YOUR OBJECTIVE - Copy the first line of the material below and every later line through the line containing "wasm.setup();", without any other output.

Start of DATA SECTION

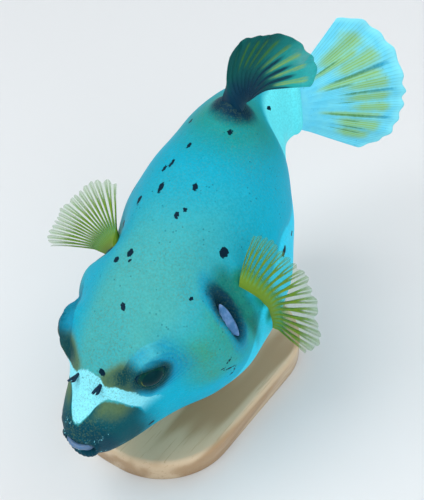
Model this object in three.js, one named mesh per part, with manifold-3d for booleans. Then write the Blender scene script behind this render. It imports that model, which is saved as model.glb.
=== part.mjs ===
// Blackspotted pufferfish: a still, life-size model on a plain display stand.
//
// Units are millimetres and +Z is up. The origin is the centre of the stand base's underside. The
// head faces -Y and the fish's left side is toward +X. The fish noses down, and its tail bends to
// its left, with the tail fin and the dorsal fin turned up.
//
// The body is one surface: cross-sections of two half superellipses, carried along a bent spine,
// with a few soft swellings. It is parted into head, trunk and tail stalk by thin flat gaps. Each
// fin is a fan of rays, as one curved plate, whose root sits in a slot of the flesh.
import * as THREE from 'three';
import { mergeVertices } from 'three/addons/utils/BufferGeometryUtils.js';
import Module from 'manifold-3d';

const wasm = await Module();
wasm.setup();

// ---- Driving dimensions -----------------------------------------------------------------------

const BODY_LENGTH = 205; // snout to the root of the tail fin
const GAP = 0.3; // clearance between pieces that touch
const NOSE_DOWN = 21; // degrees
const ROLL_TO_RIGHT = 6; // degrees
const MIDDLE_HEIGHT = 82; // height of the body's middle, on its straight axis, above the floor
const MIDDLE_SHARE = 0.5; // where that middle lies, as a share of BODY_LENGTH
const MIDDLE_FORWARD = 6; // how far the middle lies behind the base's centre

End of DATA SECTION

IN RESPONSE -
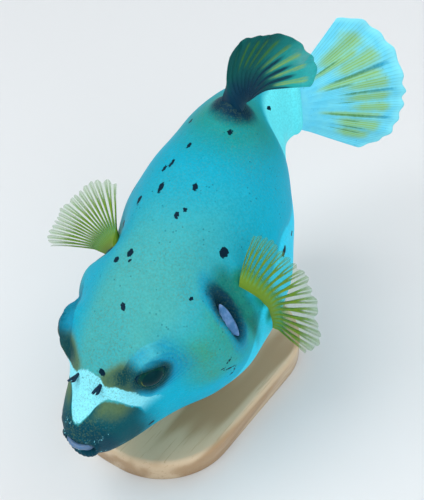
Model this object in three.js, one named mesh per part, with manifold-3d for booleans. Then write the Blender scene script behind this render. It imports that model, which is saved as model.glb.
=== part.mjs ===
// Blackspotted pufferfish: a still, life-size model on a plain display stand.
//
// Units are millimetres and +Z is up. The origin is the centre of the stand base's underside. The
// head faces -Y and the fish's left side is toward +X. The fish noses down, and its tail bends to
// its left, with the tail fin and the dorsal fin turned up.
//
// The body is one surface: cross-sections of two half superellipses, carried along a bent spine,
// with a few soft swellings. It is parted into head, trunk and tail stalk by thin flat gaps. Each
// fin is a fan of rays, as one curved plate, whose root sits in a slot of the flesh.
import * as THREE from 'three';
import { mergeVertices } from 'three/addons/utils/BufferGeometryUtils.js';
import Module from 'manifold-3d';

const wasm = await Module();
wasm.setup();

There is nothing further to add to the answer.